It’s been almost 2 months since my last post.
A lot of things have happened ever since, well, in my head at least.
November will mark my 10th month in Guelph, away from Toronto. I’ve recently been so consumed by my work and business that I find myself missing Toronto more than ever.
While I’ve achieved many great things these past 2 months, I find myself experiencing a whirlwind of negative thoughts about my current position in Life. Am I really doing the thing that’s best for me? Am I really passionate about my work? Do I really belong to this city? Am I worth something better? Why am I not happy? Am I even happy? When will I find the right one to share my happiness with? Am I even ready to find that someone? WHAT IS HAPPENING!? Sigh…
These questions along with a series of others triggered a series of negative emotions that made me feel cornered, eventually leading to slight forms of sadness, lack of appetite, and overall exhaustion :S
It’s easier to dive into the darkness than to emerge into the light, and it takes a lot of courage to believe that there’s light at the end of tunnel, that there’s a way out. Now it may sound like I’m exaggerating because I have many things I should be grateful for (and already am, alhamdulillah). A flexible job, a car, a nice apartment, a side-business, etc.
But I guess the aim of this post is to describe the struggle of a young individual who has great pursuit yet feels he is hitting a wall. Only thing is I am not sure what this wall is?
The things that helped me get back on track: increased faith in myself and in God, reading more books, taking care of my health again (cooking, gym), meeting new people and staying in touch with good friends.
That being said, I can’t deny that there’s also some truth in the following…:
– Perhaps I was feeling let down because the Ahmed that used to take the 3 hour GOtrain ride to Union Station, or the crowded TTC subway ride to Queens Park station, was a happier Ahmed.
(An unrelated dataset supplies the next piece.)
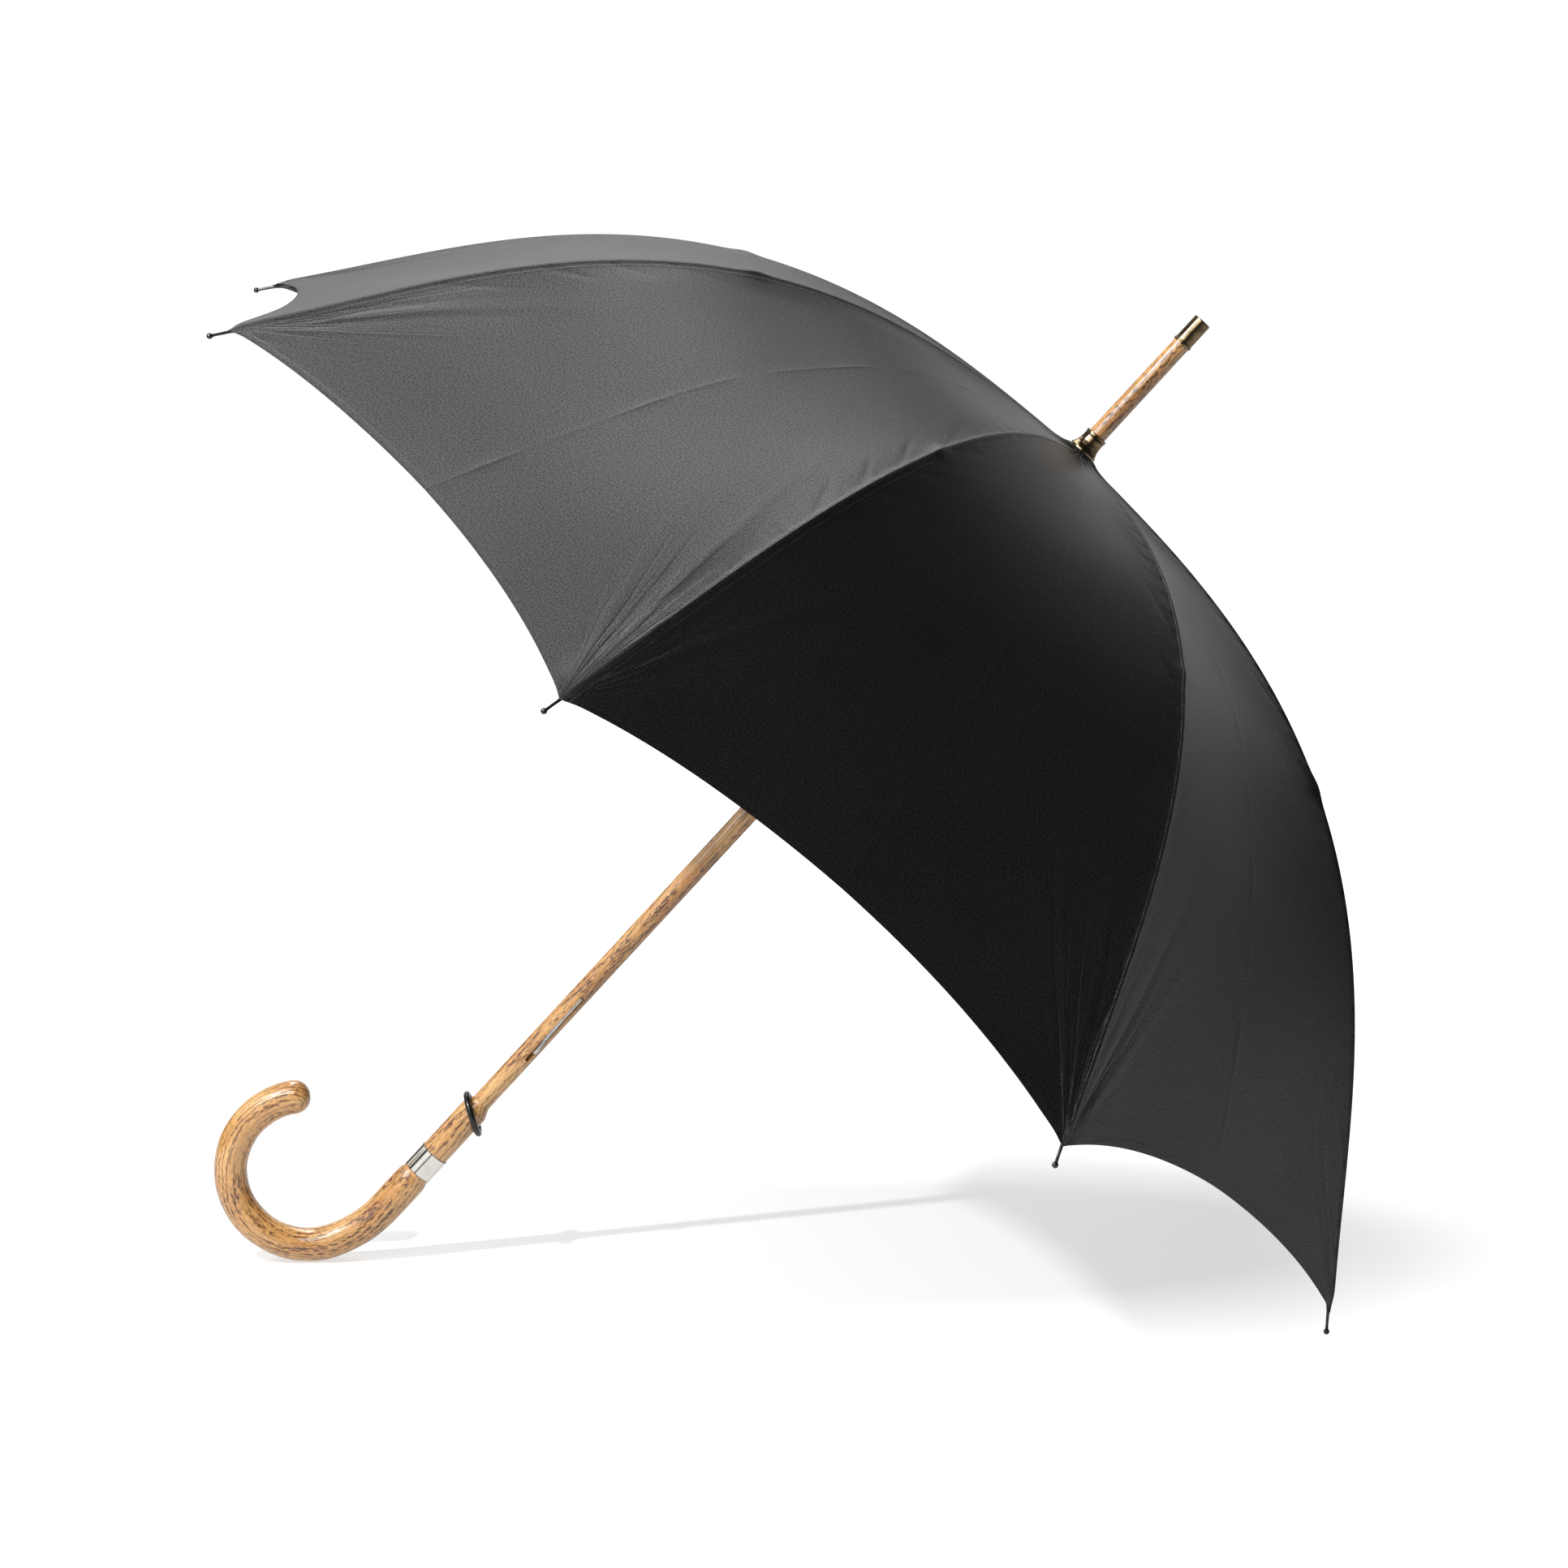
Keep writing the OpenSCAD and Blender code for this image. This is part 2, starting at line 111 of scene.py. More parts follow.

– Perhaps I was feeling let down because I really miss those walks I had with a really good friend down Spadina Ave., and I’d do anything to get them back.
– Perhaps I was feeling let down because the CN tower, the monument that is my symbol for hope, inspiration, and hustle isn’t a head-raise away anymore.
tl;dr (too long, didn’t read?):
This post is about a 26 year old grown-a55 dude who has an insane crush on Toronto and is finding any excuse to return. I’ll be back you metropolitan slice of paradise, I’ll be back T.O. (Insha’Allah).